__WHAT TO PRODUCE__
In the entries that follow, the first line to write out is the one containing "base_tray();", and the last is the one containing "obj.parent = None". Reproduce that stretch exactly, with nothing before or after it.

__SUPPLIED RECORDS__
- - - -

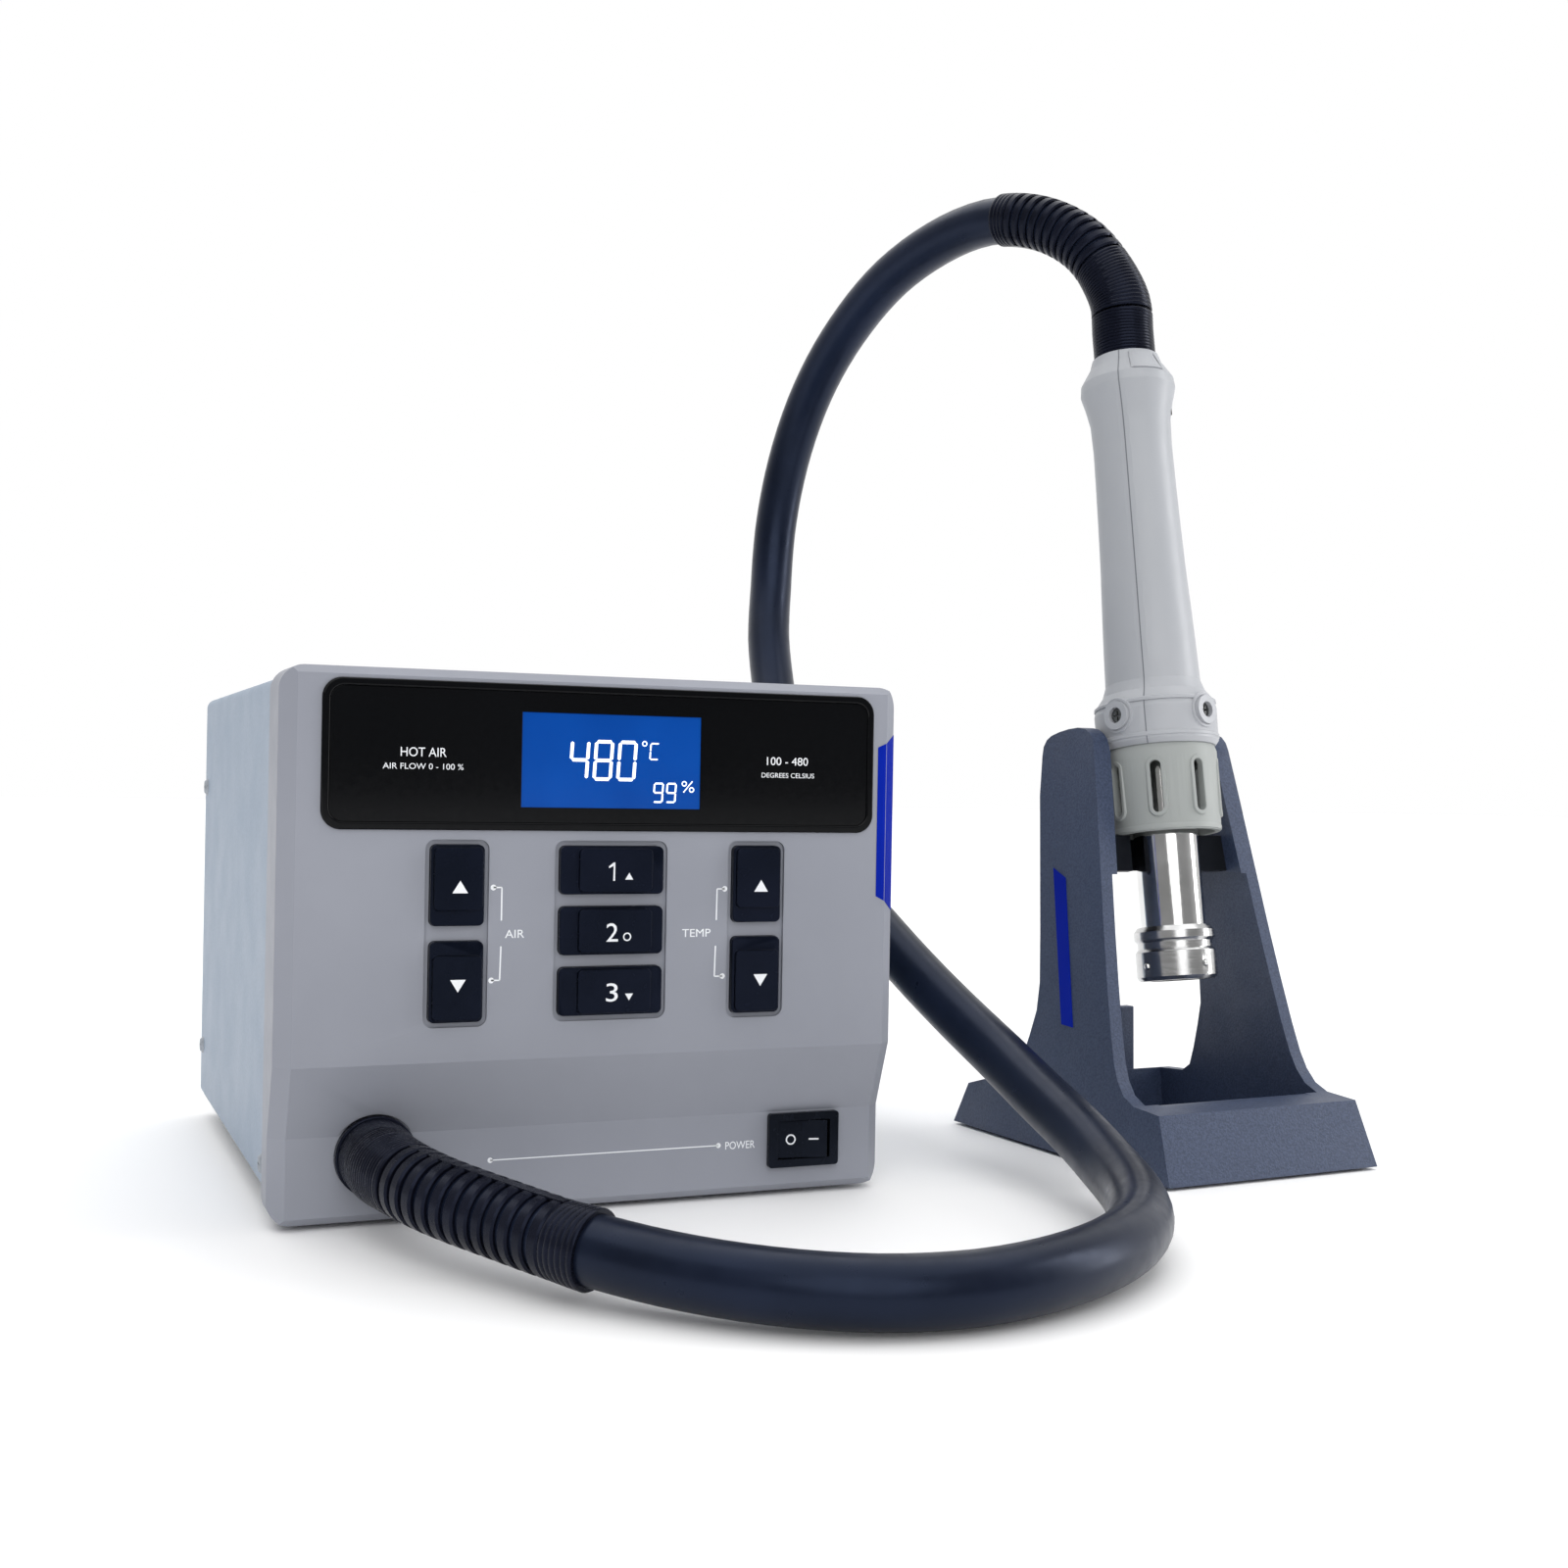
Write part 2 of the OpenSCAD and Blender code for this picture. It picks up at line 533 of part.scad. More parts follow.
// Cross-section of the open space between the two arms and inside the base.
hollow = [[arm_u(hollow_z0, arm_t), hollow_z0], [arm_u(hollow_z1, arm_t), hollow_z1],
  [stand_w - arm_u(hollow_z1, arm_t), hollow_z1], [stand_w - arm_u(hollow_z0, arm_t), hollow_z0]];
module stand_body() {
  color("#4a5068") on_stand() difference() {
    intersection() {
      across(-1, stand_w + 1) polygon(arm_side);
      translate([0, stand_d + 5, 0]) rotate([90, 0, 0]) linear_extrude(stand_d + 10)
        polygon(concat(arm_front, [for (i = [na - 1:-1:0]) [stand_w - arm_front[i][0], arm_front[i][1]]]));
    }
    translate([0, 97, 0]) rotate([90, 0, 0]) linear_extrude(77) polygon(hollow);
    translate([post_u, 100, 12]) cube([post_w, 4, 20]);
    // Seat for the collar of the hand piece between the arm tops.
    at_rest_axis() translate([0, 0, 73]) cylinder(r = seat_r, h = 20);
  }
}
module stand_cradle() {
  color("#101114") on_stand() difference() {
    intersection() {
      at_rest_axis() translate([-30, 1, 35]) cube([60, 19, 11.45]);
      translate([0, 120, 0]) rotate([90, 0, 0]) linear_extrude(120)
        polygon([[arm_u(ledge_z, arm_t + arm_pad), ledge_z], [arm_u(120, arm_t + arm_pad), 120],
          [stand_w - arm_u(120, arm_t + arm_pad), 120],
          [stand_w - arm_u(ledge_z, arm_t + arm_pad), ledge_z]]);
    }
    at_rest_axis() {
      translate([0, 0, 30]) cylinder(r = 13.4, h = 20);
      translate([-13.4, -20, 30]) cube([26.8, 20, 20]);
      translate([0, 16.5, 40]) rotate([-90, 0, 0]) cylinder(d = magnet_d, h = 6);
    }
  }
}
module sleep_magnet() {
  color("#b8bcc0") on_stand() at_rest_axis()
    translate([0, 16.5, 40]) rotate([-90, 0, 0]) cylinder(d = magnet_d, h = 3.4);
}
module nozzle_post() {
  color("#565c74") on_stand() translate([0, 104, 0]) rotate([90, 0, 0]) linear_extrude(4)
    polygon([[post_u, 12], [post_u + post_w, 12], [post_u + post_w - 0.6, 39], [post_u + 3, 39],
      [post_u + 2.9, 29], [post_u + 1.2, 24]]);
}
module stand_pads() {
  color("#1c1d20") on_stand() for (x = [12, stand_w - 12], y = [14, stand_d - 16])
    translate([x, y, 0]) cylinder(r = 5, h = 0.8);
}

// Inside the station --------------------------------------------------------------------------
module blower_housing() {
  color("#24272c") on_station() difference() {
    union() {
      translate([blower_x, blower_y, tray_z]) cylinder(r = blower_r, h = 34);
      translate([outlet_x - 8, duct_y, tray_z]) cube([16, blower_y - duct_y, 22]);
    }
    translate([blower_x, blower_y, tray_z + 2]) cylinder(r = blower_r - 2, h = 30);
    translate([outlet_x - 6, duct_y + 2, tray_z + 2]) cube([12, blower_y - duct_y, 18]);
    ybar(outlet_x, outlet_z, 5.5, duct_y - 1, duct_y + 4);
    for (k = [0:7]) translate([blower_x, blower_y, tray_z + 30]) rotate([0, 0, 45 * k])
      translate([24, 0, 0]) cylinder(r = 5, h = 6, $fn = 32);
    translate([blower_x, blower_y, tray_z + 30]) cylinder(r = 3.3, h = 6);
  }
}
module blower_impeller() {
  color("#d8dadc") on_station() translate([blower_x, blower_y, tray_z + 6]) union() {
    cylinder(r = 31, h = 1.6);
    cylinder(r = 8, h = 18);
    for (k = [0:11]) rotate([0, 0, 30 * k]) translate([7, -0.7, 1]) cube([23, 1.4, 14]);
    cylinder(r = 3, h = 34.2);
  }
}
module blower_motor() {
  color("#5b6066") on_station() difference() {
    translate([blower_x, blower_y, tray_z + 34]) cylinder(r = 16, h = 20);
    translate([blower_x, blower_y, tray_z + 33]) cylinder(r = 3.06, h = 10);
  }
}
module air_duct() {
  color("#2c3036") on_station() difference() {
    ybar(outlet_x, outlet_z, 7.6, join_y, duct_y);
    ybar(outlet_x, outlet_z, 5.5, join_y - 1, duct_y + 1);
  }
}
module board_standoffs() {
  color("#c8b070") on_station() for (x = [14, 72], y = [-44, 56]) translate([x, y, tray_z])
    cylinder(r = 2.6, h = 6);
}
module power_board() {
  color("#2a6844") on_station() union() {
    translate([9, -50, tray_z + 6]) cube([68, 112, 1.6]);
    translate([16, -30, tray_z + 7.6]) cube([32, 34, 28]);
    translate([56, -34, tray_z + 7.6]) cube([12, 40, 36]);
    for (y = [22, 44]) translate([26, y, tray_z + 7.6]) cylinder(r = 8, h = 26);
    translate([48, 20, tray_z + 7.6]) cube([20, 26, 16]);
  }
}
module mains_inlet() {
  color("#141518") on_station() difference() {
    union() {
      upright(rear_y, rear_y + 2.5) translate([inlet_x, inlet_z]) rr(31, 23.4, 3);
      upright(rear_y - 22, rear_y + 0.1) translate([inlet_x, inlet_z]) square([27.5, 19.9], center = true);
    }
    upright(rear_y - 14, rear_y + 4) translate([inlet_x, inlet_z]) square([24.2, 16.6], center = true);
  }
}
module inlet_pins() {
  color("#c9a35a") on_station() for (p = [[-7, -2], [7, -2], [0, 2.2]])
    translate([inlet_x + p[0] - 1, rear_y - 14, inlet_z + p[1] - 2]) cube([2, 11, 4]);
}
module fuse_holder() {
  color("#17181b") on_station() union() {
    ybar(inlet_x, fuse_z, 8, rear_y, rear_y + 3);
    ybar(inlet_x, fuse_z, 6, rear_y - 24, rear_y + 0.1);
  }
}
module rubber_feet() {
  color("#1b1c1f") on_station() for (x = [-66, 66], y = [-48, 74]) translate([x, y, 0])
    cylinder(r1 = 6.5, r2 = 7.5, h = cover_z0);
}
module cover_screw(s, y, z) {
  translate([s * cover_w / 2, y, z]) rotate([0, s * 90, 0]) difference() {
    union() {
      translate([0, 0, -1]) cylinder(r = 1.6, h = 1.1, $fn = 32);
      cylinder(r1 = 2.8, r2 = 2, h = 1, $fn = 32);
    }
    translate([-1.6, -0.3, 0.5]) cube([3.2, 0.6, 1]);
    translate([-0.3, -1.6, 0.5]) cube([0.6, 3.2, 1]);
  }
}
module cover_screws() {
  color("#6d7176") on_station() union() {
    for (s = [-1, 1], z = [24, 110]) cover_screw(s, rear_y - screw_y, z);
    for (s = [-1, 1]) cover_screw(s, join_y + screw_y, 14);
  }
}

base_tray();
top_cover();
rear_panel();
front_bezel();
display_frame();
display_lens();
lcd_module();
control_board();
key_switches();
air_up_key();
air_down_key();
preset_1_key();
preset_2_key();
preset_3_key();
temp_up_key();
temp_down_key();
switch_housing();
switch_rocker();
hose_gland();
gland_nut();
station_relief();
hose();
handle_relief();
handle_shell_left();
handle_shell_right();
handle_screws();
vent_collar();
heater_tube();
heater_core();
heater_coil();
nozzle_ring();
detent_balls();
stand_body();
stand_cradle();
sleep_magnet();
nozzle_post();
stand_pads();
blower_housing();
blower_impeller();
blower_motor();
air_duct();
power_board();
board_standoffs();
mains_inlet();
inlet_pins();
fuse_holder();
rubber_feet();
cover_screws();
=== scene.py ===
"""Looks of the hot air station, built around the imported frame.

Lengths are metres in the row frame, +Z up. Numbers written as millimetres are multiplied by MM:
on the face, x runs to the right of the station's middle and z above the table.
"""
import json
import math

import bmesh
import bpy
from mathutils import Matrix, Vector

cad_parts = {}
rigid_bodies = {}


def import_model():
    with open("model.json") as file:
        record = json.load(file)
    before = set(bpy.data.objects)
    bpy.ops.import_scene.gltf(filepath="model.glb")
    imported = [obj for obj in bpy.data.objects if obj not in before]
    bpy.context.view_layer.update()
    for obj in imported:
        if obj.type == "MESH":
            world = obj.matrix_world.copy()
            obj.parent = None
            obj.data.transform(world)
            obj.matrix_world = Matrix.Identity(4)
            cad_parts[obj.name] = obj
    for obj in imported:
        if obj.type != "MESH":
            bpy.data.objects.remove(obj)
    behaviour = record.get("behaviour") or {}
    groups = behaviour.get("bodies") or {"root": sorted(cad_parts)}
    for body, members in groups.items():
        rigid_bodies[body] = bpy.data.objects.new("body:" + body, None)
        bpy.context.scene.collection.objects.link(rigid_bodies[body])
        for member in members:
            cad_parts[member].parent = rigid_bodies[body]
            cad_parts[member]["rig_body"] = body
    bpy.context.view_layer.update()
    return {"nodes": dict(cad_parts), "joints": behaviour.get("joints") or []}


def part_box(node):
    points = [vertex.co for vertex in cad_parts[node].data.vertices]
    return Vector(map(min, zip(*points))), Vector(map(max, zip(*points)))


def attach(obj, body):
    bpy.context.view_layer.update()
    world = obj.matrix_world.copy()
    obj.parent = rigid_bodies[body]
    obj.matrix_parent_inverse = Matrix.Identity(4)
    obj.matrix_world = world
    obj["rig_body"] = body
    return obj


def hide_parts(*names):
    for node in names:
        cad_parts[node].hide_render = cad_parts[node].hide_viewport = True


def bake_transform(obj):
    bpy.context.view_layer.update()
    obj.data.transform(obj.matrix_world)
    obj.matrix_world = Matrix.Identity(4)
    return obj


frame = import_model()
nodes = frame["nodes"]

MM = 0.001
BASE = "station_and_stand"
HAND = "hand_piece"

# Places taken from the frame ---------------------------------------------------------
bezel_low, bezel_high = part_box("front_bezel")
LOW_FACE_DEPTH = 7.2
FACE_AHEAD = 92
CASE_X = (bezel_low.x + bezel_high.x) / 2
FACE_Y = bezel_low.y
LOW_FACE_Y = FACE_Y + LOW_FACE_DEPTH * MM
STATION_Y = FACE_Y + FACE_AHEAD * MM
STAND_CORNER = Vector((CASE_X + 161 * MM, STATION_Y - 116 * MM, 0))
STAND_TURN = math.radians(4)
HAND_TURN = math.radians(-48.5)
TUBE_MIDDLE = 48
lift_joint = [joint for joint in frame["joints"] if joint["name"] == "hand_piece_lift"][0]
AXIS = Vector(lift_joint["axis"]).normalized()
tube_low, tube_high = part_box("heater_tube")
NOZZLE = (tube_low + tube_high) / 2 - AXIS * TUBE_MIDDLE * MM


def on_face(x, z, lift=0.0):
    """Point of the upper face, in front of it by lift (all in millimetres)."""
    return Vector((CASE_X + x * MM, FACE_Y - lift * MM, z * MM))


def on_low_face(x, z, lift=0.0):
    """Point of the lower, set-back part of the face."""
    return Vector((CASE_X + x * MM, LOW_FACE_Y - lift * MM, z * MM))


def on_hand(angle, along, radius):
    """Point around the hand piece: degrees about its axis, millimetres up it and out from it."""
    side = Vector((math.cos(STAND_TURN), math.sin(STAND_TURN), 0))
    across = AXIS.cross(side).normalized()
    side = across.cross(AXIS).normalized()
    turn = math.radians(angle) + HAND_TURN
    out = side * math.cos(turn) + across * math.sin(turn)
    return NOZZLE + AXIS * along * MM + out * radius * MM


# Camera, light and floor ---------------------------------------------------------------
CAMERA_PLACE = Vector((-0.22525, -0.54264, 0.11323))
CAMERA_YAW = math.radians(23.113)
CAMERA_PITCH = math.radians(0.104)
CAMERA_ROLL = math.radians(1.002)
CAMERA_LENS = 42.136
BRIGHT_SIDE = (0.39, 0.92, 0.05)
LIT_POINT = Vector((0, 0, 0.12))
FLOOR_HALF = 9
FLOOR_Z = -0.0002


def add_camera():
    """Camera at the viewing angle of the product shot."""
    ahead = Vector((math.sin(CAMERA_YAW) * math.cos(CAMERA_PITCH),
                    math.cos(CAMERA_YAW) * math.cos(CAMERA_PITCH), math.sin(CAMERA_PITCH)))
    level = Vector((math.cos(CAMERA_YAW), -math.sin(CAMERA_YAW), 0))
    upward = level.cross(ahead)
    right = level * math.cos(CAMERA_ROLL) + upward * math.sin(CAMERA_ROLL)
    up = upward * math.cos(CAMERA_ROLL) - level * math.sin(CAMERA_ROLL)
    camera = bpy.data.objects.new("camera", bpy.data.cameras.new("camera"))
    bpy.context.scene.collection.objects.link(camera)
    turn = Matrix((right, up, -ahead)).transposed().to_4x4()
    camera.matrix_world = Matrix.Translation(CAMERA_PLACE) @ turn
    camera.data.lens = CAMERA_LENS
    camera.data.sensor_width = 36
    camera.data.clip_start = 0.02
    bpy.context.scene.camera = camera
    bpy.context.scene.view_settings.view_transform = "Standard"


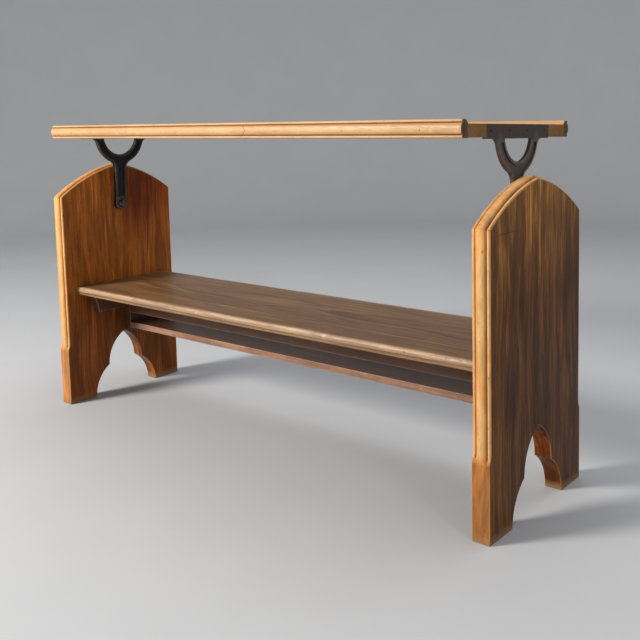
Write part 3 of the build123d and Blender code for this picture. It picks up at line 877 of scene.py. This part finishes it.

- - - -

__THE RESPONSE__
base_tray();
top_cover();
rear_panel();
front_bezel();
display_frame();
display_lens();
lcd_module();
control_board();
key_switches();
air_up_key();
air_down_key();
preset_1_key();
preset_2_key();
preset_3_key();
temp_up_key();
temp_down_key();
switch_housing();
switch_rocker();
hose_gland();
gland_nut();
station_relief();
hose();
handle_relief();
handle_shell_left();
handle_shell_right();
handle_screws();
vent_collar();
heater_tube();
heater_core();
heater_coil();
nozzle_ring();
detent_balls();
stand_body();
stand_cradle();
sleep_magnet();
nozzle_post();
stand_pads();
blower_housing();
blower_impeller();
blower_motor();
air_duct();
power_board();
board_standoffs();
mains_inlet();
inlet_pins();
fuse_holder();
rubber_feet();
cover_screws();
=== scene.py ===
"""Looks of the hot air station, built around the imported frame.

Lengths are metres in the row frame, +Z up. Numbers written as millimetres are multiplied by MM:
on the face, x runs to the right of the station's middle and z above the table.
"""
import json
import math

import bmesh
import bpy
from mathutils import Matrix, Vector

cad_parts = {}
rigid_bodies = {}


def import_model():
    with open("model.json") as file:
        record = json.load(file)
    before = set(bpy.data.objects)
    bpy.ops.import_scene.gltf(filepath="model.glb")
    imported = [obj for obj in bpy.data.objects if obj not in before]
    bpy.context.view_layer.update()
    for obj in imported:
        if obj.type == "MESH":
            world = obj.matrix_world.copy()
            obj.parent = None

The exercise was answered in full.